Set task: Word for word, restate every line of the material.

Recorded data

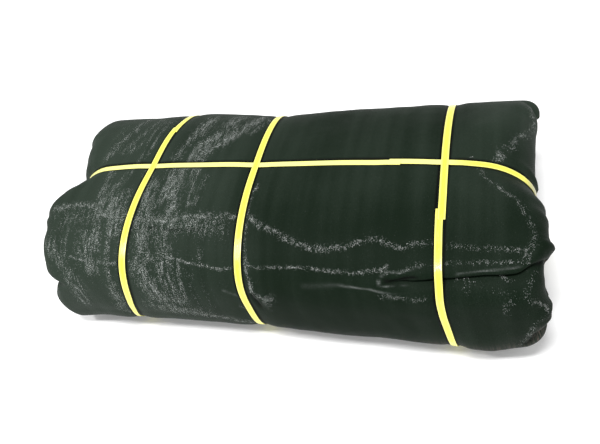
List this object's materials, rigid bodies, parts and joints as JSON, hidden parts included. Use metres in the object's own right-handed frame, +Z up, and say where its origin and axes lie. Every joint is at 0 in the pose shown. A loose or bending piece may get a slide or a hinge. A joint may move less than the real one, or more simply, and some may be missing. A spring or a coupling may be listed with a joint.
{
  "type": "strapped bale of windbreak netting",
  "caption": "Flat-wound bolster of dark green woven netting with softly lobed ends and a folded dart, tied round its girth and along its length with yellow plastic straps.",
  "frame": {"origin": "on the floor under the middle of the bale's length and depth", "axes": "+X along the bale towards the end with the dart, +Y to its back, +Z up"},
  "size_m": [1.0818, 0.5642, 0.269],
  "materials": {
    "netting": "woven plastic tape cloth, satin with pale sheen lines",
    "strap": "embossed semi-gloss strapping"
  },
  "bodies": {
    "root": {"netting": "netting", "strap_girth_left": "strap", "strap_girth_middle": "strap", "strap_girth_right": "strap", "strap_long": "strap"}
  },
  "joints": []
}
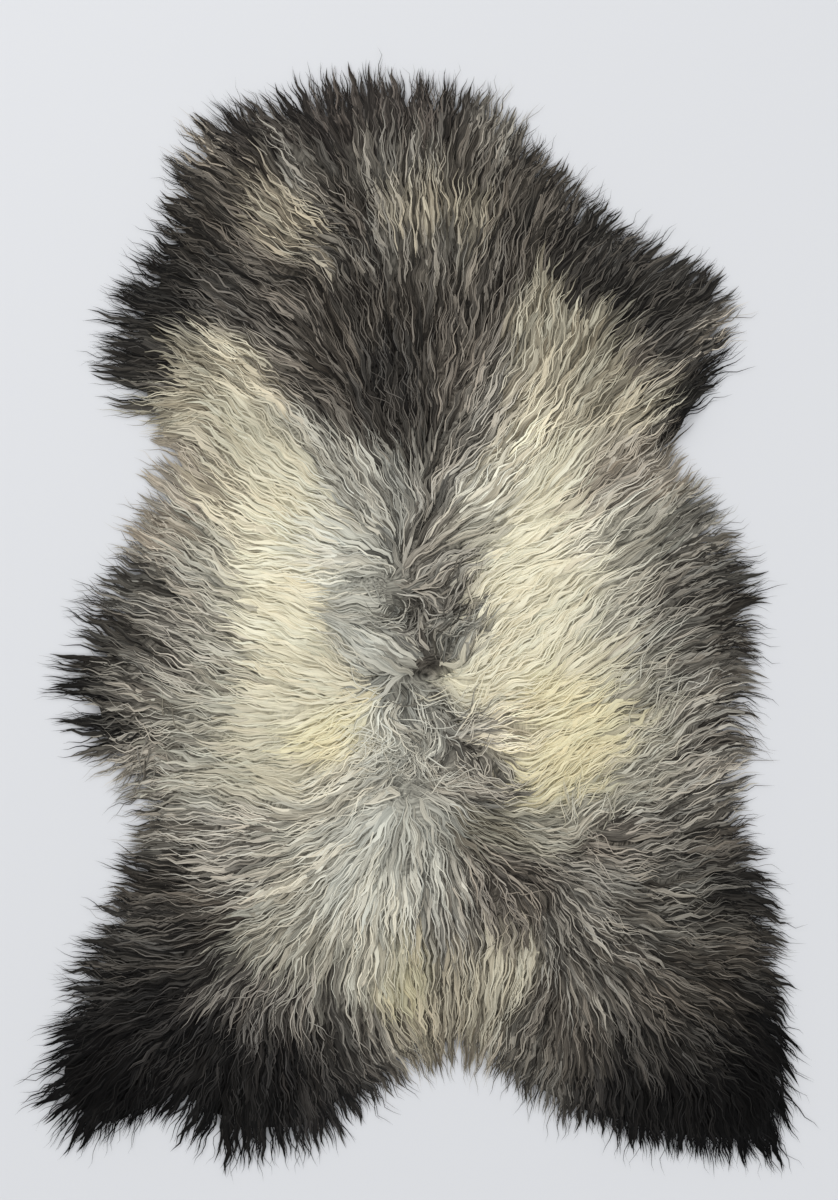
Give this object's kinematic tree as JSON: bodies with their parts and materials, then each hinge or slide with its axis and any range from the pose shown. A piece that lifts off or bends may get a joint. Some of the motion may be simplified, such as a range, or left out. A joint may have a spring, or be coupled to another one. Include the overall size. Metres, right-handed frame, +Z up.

Output of the exercise:
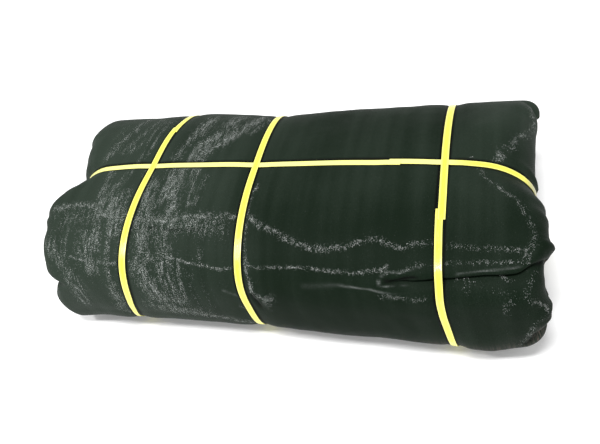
List this object's materials, rigid bodies, parts and joints as JSON, hidden parts included. Use metres in the object's own right-handed frame, +Z up, and say where its origin and axes lie. Every joint is at 0 in the pose shown. A loose or bending piece may get a slide or a hinge. A joint may move less than the real one, or more simply, and some may be missing. A spring or a coupling may be listed with a joint.
{
  "type": "strapped bale of windbreak netting",
  "caption": "Flat-wound bolster of dark green woven netting with softly lobed ends and a folded dart, tied round its girth and along its length with yellow plastic straps.",
  "frame": {"origin": "on the floor under the middle of the bale's length and depth", "axes": "+X along the bale towards the end with the dart, +Y to its back, +Z up"},
  "size_m": [1.0818, 0.5642, 0.269],
  "materials": {
    "netting": "woven plastic tape cloth, satin with pale sheen lines",
    "strap": "embossed semi-gloss strapping"
  },
  "bodies": {
    "root": {"netting": "netting", "strap_girth_left": "strap", "strap_girth_middle": "strap", "strap_girth_right": "strap", "strap_long": "strap"}
  },
  "joints": []
}
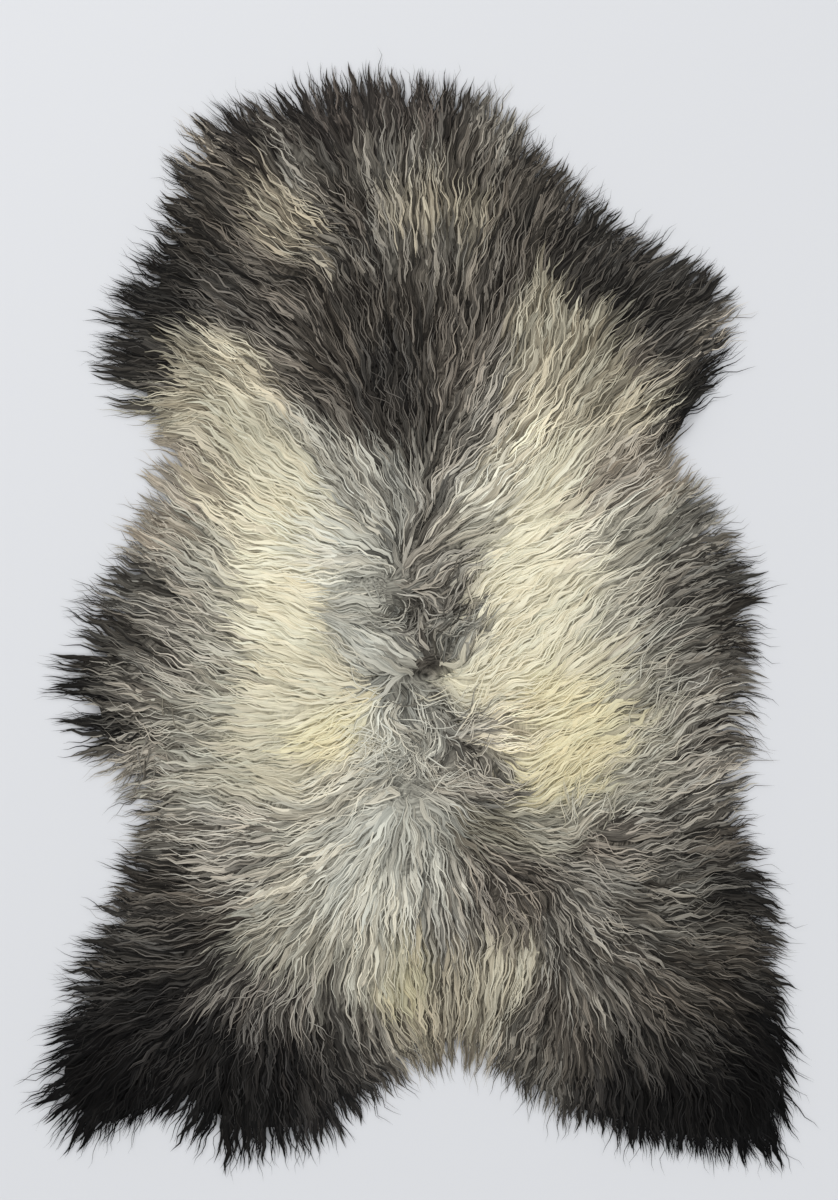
Give this object's kinematic tree as JSON: bodies with their parts and materials, then each hinge or slide with its axis and any range from the pose shown. A piece that lifts off or bends may get a joint. Some of the motion may be simplified, such as a range, or left out. A joint may have a spring, or be coupled to another one. Include the overall size. Metres, right-handed frame, +Z up.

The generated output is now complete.